Moe : No, fellas, I'm the one who owes you the apology. I know sometimes I tend to fly off the handle and...
Larry : No, you don't.
Moe : Yes, I do.
Curly : No, it's just that you get a little upset and...
Moe : [Moe flicks Larry and Curly on their noses, and then he slaps Larry and Curly] Shut up when I'm apologizing!
Larry : We don't have time for that! Teddy's in a jam!
Curly : Yeah, you know that woman who wanted us to take out her husband?
[Curly gasps and hisses]
Curly : She's married to Teddy!
Moe : No wonder she wanted us to smother him in his sleep!
Curly : Yeah.
Moe : I knew I smelled a...
Snooki , JWoww , Sammi : A rat! A rat! Eek!

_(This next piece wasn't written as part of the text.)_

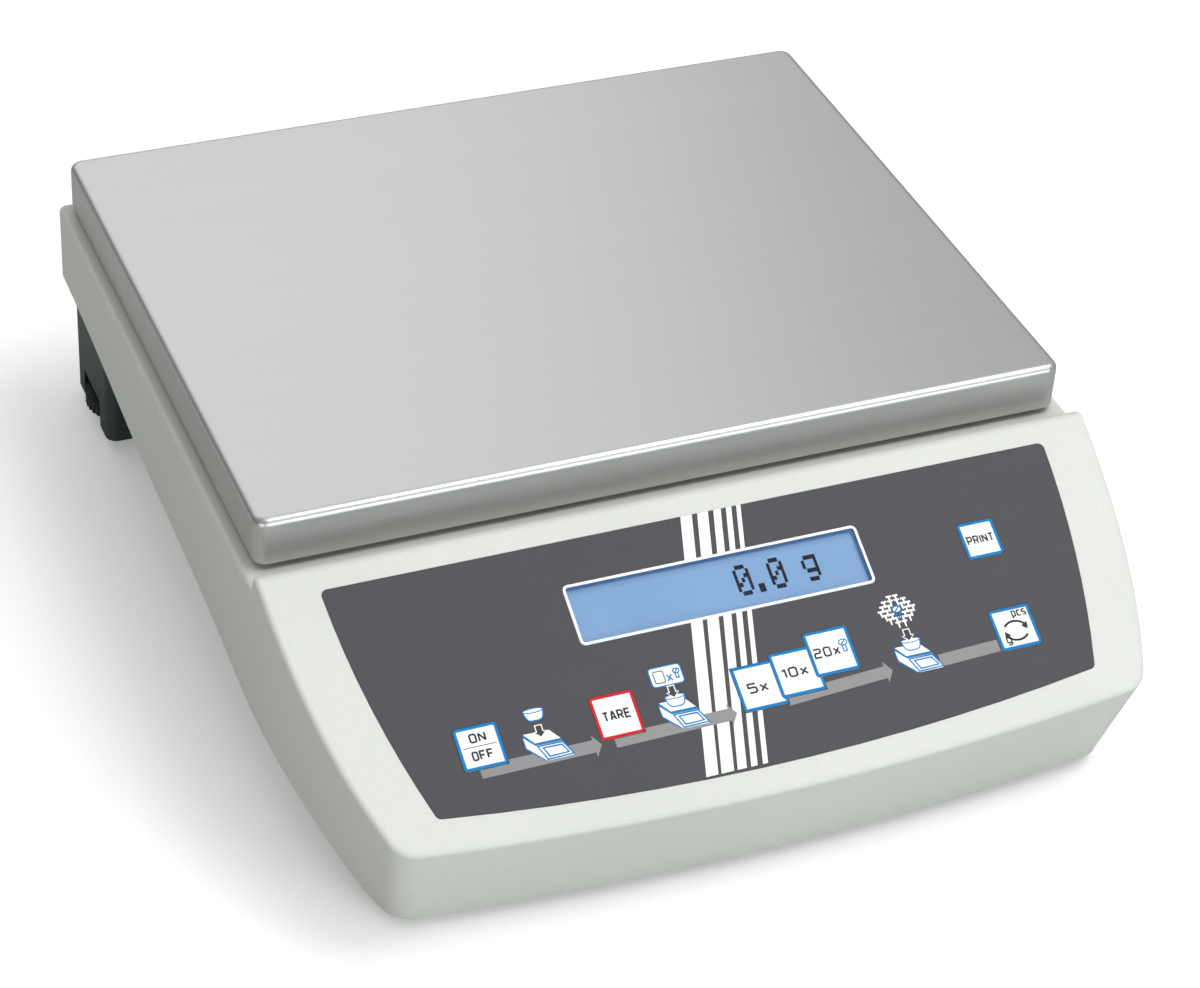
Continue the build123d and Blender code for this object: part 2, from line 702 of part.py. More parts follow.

Moe : [Moe picks up Nippy, Curly's pet rat] That's no rat, it's Nippy! How you doing, buddy? Aw, I missed you too, Nips.
Larry : Come on, we got work to do. We got to get to Teddy before his wife does.
Moe : Come on.
Curly : [Curly chuckles, and rhythmically snaps his fingers] Nyuk, nyuk, nyuk, nyuk. Rrowff!
Moe : Come on, Romeo!
[Moe pulls Curly out of the studio by his ear]
Moe's Hip Executive : Are you kidding me? There's three of them?